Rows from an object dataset
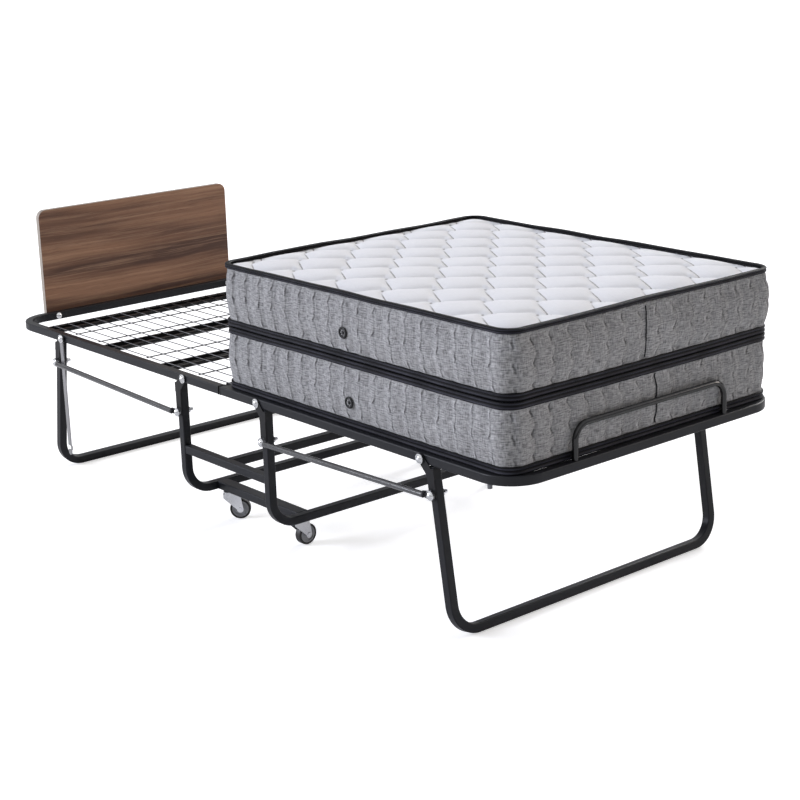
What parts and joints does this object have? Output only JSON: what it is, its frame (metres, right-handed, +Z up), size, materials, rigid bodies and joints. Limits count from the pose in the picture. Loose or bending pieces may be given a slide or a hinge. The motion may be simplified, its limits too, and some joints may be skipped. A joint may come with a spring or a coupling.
{
  "type": "folding cot",
  "caption": "Folding roll-away bed: two tube frame halves with wire decks fold up about a wheeled carriage, with wooden headboard, foot hoop, swinging legs and a mattress in two stacked halves",
  "frame": {"origin": "middle of the bounding box, on the floor", "axes": "+X to the foot end, +Y to the left side, +Z up"},
  "size_m": [1.919, 0.838, 0.66],
  "materials": {
    "black_tube": "satin",
    "black_sheet": "satin",
    "grey_wire": "satin",
    "black_wire": "satin",
    "bright_bolt": "polished",
    "zinc": "satin",
    "black_plastic": "matte",
    "wheel_plastic": "satin",
    "tyre": "matte",
    "walnut": "satin",
    "mattress_fabric": "matte"
  },
  "bodies": {
    "carriage": {"carriage_leg_head": "black_tube", "carriage_leg_foot": "black_tube", "carriage_brackets_head": "black_sheet", "carriage_brackets_foot": "black_sheet", "carriage_side_rail_right": "black_tube", "carriage_side_rail_left": "black_tube", "carriage_cross_brace": "black_tube", "caster_rail_right": "black_tube", "caster_rail_left": "black_tube", "carriage_bolts_head": "bright_bolt", "carriage_bolts_foot": "bright_bolt", "caster_mounts": "black_plastic"},
    "head_half": {"head_frame": "black_tube", "head_frame_plugs": "black_plastic", "head_bands": "black_sheet", "head_wires_long": "grey_wire", "head_wires_cross": "black_wire", "headboard": "walnut", "headboard_spacers": "black_plastic", "headboard_bolts": "bright_bolt"},
    "foot_half": {"foot_frame": "black_tube", "foot_frame_plugs": "black_plastic", "foot_bands": "black_sheet", "foot_wires_long": "grey_wire", "foot_wires_cross": "black_wire", "foot_hoop": "black_tube", "rail_bumper": "black_plastic", "mattress_lower": "mattress_fabric", "mattress_lower_vents": "black_plastic"},
    "head_leg_body": {"head_leg": "black_tube", "head_leg_brackets": "black_sheet", "head_leg_bolts": "bright_bolt"},
    "foot_leg_body": {"foot_leg": "black_tube", "foot_leg_brackets": "black_sheet", "foot_leg_bolts": "bright_bolt"},
    "head_links": {"head_link_right": "black_tube", "head_link_left": "black_tube"},
    "foot_links": {"foot_link_right": "black_tube", "foot_link_left": "black_tube"},
    "latch": {"latch_hook": "zinc"},
    "upper_mattress": {"mattress_upper": "mattress_fabric", "mattress_upper_vents": "black_plastic"},
    "caster_1": {"caster_1_fork": "zinc", "caster_1_axle": "zinc"},
    "caster_1_roller": {"caster_1_wheel": "wheel_plastic", "caster_1_tyre": "tyre"},
    "caster_2": {"caster_2_fork": "zinc", "caster_2_axle": "zinc"},
    "caster_2_roller": {"caster_2_wheel": "wheel_plastic", "caster_2_tyre": "tyre"},
    "caster_3": {"caster_3_fork": "zinc", "caster_3_axle": "zinc"},
    "caster_3_roller": {"caster_3_wheel": "wheel_plastic", "caster_3_tyre": "tyre"},
    "caster_4": {"caster_4_fork": "zinc", "caster_4_axle": "zinc"},
    "caster_4_roller": {"caster_4_wheel": "wheel_plastic", "caster_4_tyre": "tyre"}
  },
  "joints": [
    {"name": "head_fold", "type": "hinge", "parent": "carriage", "child": "head_half", "pos_m": [-0.1355, 0, 0.366], "axis": [0, 1, 0], "range_deg": [0, 90], "deforming": ["mattress_upper"]},
    {"name": "foot_fold", "type": "hinge", "parent": "carriage", "child": "foot_half", "pos_m": [0.1545, 0, 0.366], "axis": [0, -1, 0], "range_deg": [0, 90]},
    {"name": "head_leg_fold", "type": "hinge", "parent": "head_half", "child": "head_leg_body", "pos_m": [-0.6875, 0, 0.366], "axis": [0, -1, 0], "range_deg": [0, 100]},
    {"name": "foot_leg_fold", "type": "hinge", "parent": "foot_half", "child": "foot_leg_body", "pos_m": [0.7065, 0, 0.366], "axis": [0, 1, 0], "range_deg": [0, 100]},
    {"name": "head_link_swing", "type": "hinge", "parent": "carriage", "child": "head_links", "pos_m": [-0.1575, 0, 0.282], "axis": [0, 1, 0], "range_deg": [0, 90]},
    {"name": "foot_link_swing", "type": "hinge", "parent": "carriage", "child": "foot_links", "pos_m": [0.1765, 0, 0.282], "axis": [0, -1, 0], "range_deg": [0, 90]},
    {"name": "latch_swing", "type": "hinge", "parent": "head_leg_body", "child": "latch", "pos_m": [-0.6875, -0.40435, 0.366], "axis": [0, -1, 0], "range_deg": [-12, 99]},
    {"name": "mattress_open", "type": "hinge", "parent": "foot_half", "child": "upper_mattress", "pos_m": [0.0132, 0, 0.5195], "axis": [0, 1, 0], "range_deg": [-180, 0]},
    {"name": "caster_1_swivel", "type": "hinge", "parent": "carriage", "child": "caster_1", "pos_m": [-0.124, -0.298, 0.06], "axis": [0, 0, 1], "continuous": true},
    {"name": "caster_1_roll", "type": "hinge", "parent": "caster_1", "child": "caster_1_roller", "pos_m": [-0.10793, -0.27885, 0.025], "axis": [-0.766, 0.6428, 0], "continuous": true},
    {"name": "caster_2_swivel", "type": "hinge", "parent": "carriage", "child": "caster_2", "pos_m": [0.143, -0.298, 0.06], "axis": [0, 0, 1], "continuous": true},
    {"name": "caster_2_roll", "type": "hinge", "parent": "caster_2", "child": "caster_2_roller", "pos_m": [0.14213, -0.27302, 0.025], "axis": [-0.9994, -0.0349, 0], "continuous": true},
    {"name": "caster_3_swivel", "type": "hinge", "parent": "carriage", "child": "caster_3", "pos_m": [-0.124, 0.298, 0.06], "axis": [0, 0, 1], "continuous": true},
    {"name": "caster_3_roll", "type": "hinge", "parent": "caster_3", "child": "caster_3_roller", "pos_m": [-0.11545, 0.32149, 0.025], "axis": [-0.9397, 0.342, 0], "continuous": true},
    {"name": "caster_4_swivel", "type": "hinge", "parent": "carriage", "child": "caster_4", "pos_m": [0.143, 0.298, 0.06], "axis": [0, 0, 1], "continuous": true},
    {"name": "caster_4_roll", "type": "hinge", "parent": "caster_4", "child": "caster_4_roller", "pos_m": [0.13445, 0.32149, 0.025], "axis": [-0.9397, -0.342, 0], "continuous": true}
  ],
  "couplings": [
    {"joint": "foot_fold", "follows": "head_fold", "ratio": 1},
    {"joint": "head_leg_fold", "follows": "head_fold", "ratio": 1.1},
    {"joint": "foot_leg_fold", "follows": "head_fold", "ratio": 1.1},
    {"joint": "head_link_swing", "follows": "head_fold", "ratio": 0.98},
    {"joint": "foot_link_swing", "follows": "head_fold", "ratio": 0.98}
  ]
}
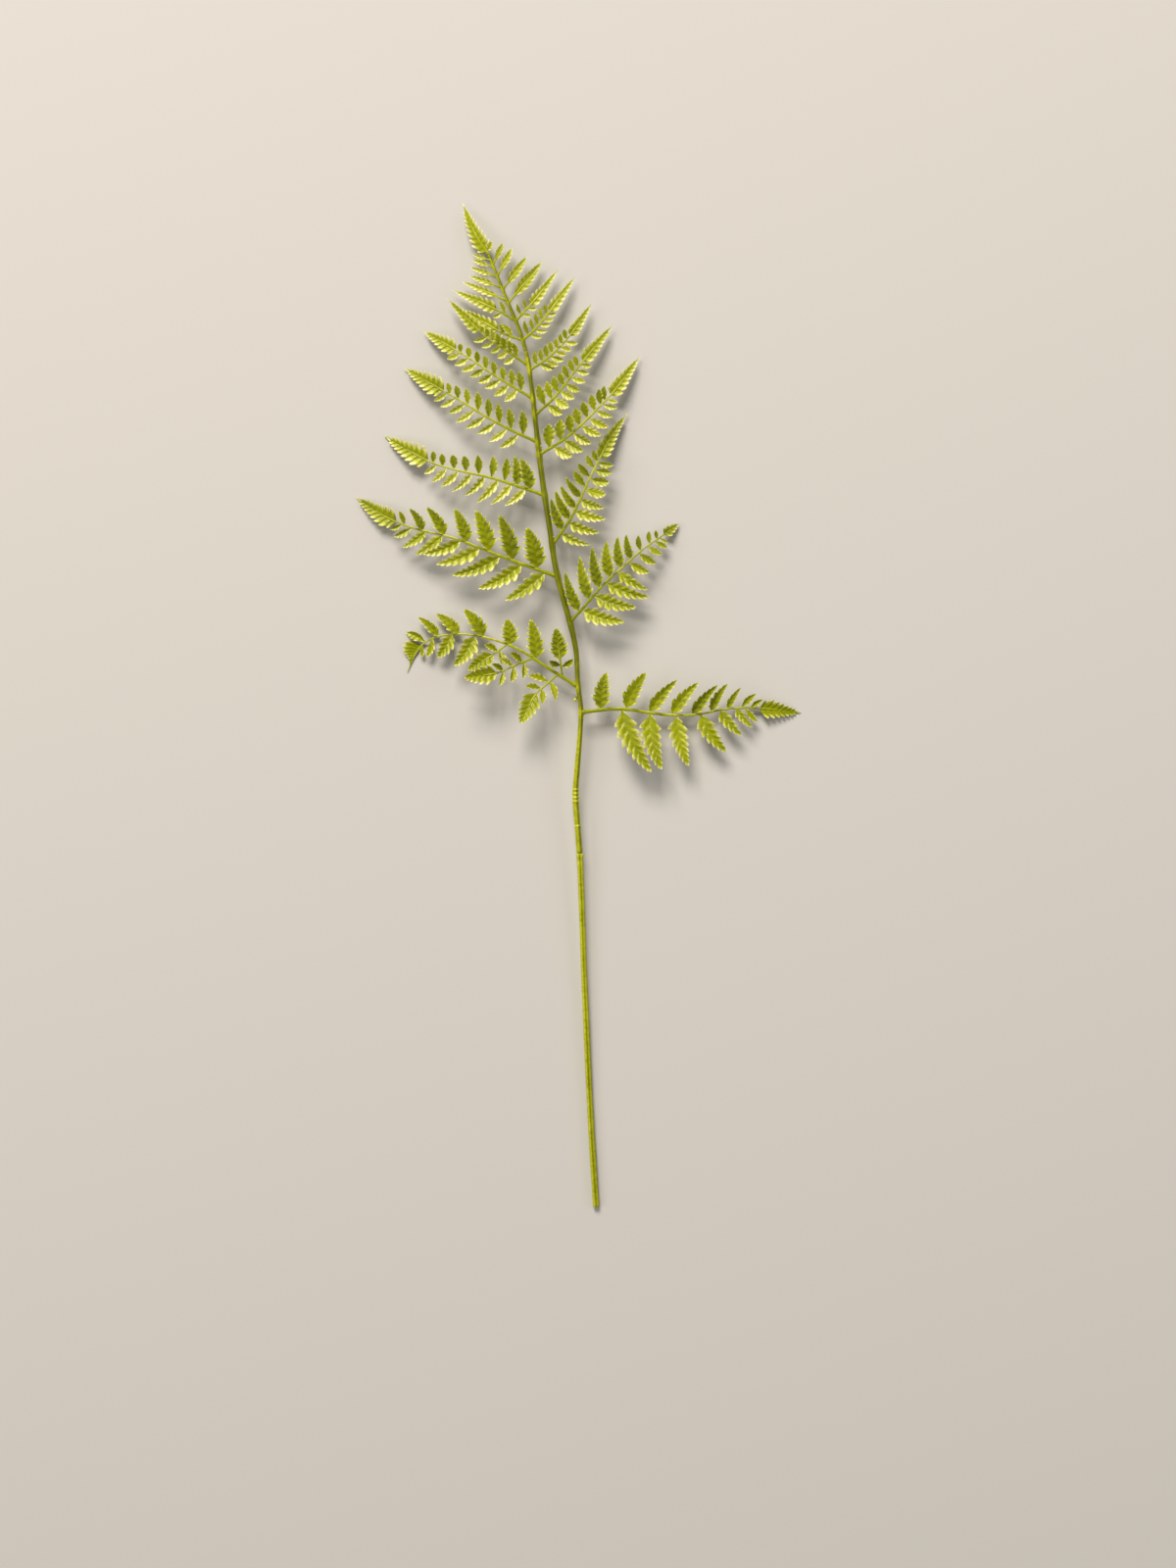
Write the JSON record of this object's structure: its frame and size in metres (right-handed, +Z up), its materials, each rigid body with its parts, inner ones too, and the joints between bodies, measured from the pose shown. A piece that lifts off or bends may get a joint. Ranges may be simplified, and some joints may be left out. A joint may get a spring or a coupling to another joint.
{
  "type": "fern frond",
  "caption": "Moulded artificial fern frond with a long ribbed stalk and toothed pinnae, lying flat for use as greenery.",
  "frame": {"origin": "on the surface that the frond lies on, below the middle of its box", "axes": "+Y from the cut end of the stalk to the tip of the frond, +X to the frond's right, +Z up off the surface"},
  "size_m": [0.3314, 0.7506, 0.0284],
  "materials": {
    "leaf": "satin moulded plastic, yellow-green with paler tooth tips",
    "stem": "satin moulded plastic, bright yellow-green with fine lengthwise grooves"
  },
  "bodies": {
    "root": {"stalk": "stem", "rachis": "stem", "rachis_top": "stem", "pinna_right_1": "leaf", "pinna_right_2": "leaf", "pinna_right_3": "leaf", "pinna_right_4": "leaf", "pinna_right_5": "leaf", "pinna_right_6": "leaf", "pinna_right_7": "leaf", "pinna_right_8": "leaf", "pinna_right_9": "leaf", "pinna_right_10": "leaf", "pinna_right_11": "leaf", "pinna_right_12": "leaf", "pinna_left_1": "leaf", "pinna_left_2": "leaf", "pinna_left_3": "leaf", "pinna_left_4": "leaf", "pinna_left_5": "leaf", "pinna_left_6": "leaf", "pinna_left_7": "leaf", "pinna_left_8": "leaf", "pinna_left_9": "leaf", "pinna_left_10": "leaf", "pinna_left_11": "leaf", "pinna_left_12": "leaf", "pinna_left_13": "leaf", "frond_tip": "leaf"}
  },
  "joints": []
}
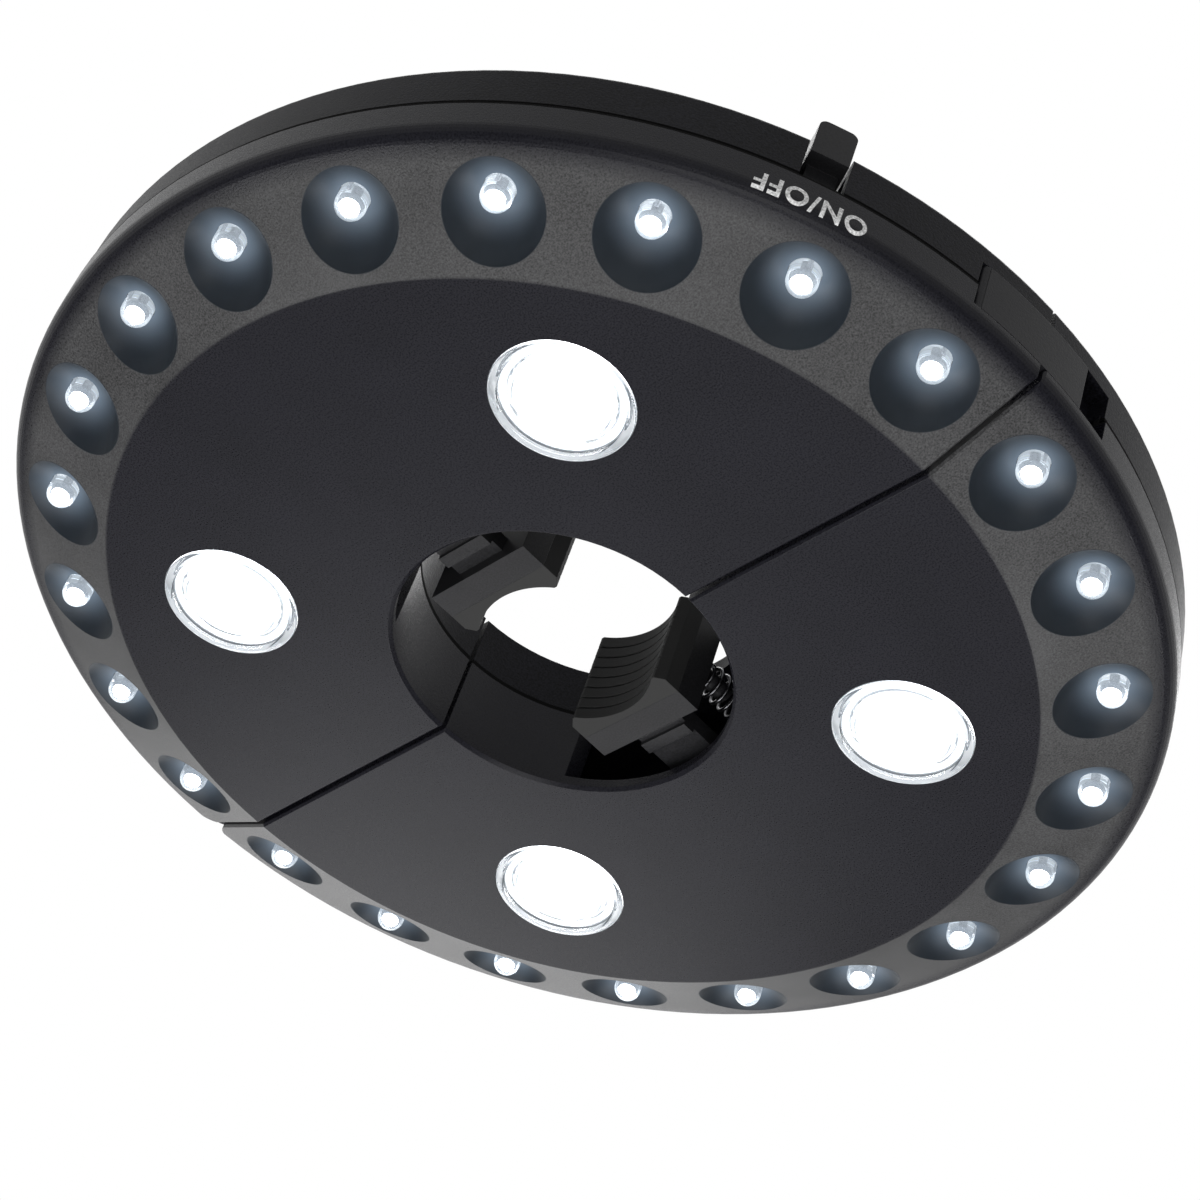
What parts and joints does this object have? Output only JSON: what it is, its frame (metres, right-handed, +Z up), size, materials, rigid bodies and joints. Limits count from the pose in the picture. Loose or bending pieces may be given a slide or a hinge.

* _SHORT TASK_
Reproduce only the lines running from the one with "Write the JSON" through the final line of the listing above, both ends included.

* _FINAL RESULT_
Write the JSON record of this object's structure: its frame and size in metres (right-handed, +Z up), its materials, each rigid body with its parts, inner ones too, and the joints between bodies, measured from the pose shown. A piece that lifts off or bends may get a joint. Ranges may be simplified, and some joints may be left out. A joint may get a spring or a coupling to another joint.
{
  "type": "fern frond",
  "caption": "Moulded artificial fern frond with a long ribbed stalk and toothed pinnae, lying flat for use as greenery.",
  "frame": {"origin": "on the surface that the frond lies on, below the middle of its box", "axes": "+Y from the cut end of the stalk to the tip of the frond, +X to the frond's right, +Z up off the surface"},
  "size_m": [0.3314, 0.7506, 0.0284],
  "materials": {
    "leaf": "satin moulded plastic, yellow-green with paler tooth tips",
    "stem": "satin moulded plastic, bright yellow-green with fine lengthwise grooves"
  },
  "bodies": {
    "root": {"stalk": "stem", "rachis": "stem", "rachis_top": "stem", "pinna_right_1": "leaf", "pinna_right_2": "leaf", "pinna_right_3": "leaf", "pinna_right_4": "leaf", "pinna_right_5": "leaf", "pinna_right_6": "leaf", "pinna_right_7": "leaf", "pinna_right_8": "leaf", "pinna_right_9": "leaf", "pinna_right_10": "leaf", "pinna_right_11": "leaf", "pinna_right_12": "leaf", "pinna_left_1": "leaf", "pinna_left_2": "leaf", "pinna_left_3": "leaf", "pinna_left_4": "leaf", "pinna_left_5": "leaf", "pinna_left_6": "leaf", "pinna_left_7": "leaf", "pinna_left_8": "leaf", "pinna_left_9": "leaf", "pinna_left_10": "leaf", "pinna_left_11": "leaf", "pinna_left_12": "leaf", "pinna_left_13": "leaf", "frond_tip": "leaf"}
  },
  "joints": []
}
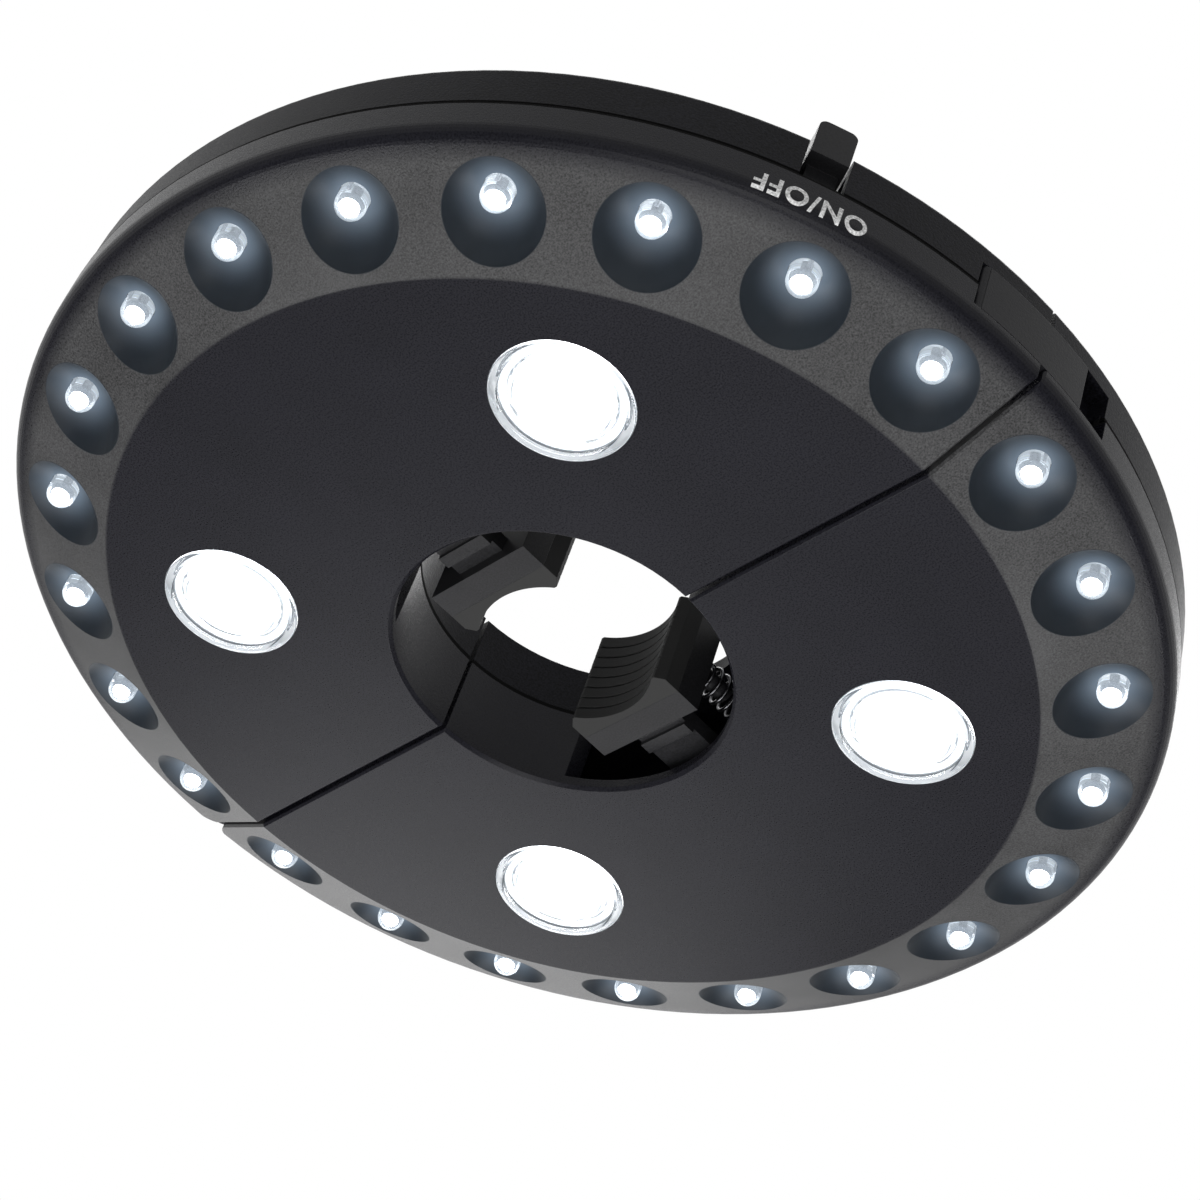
What parts and joints does this object have? Output only JSON: what it is, its frame (metres, right-handed, +Z up), size, materials, rigid bodies and joints. Limits count from the pose in the picture. Loose or bending pieces may be given a slide or a hinge.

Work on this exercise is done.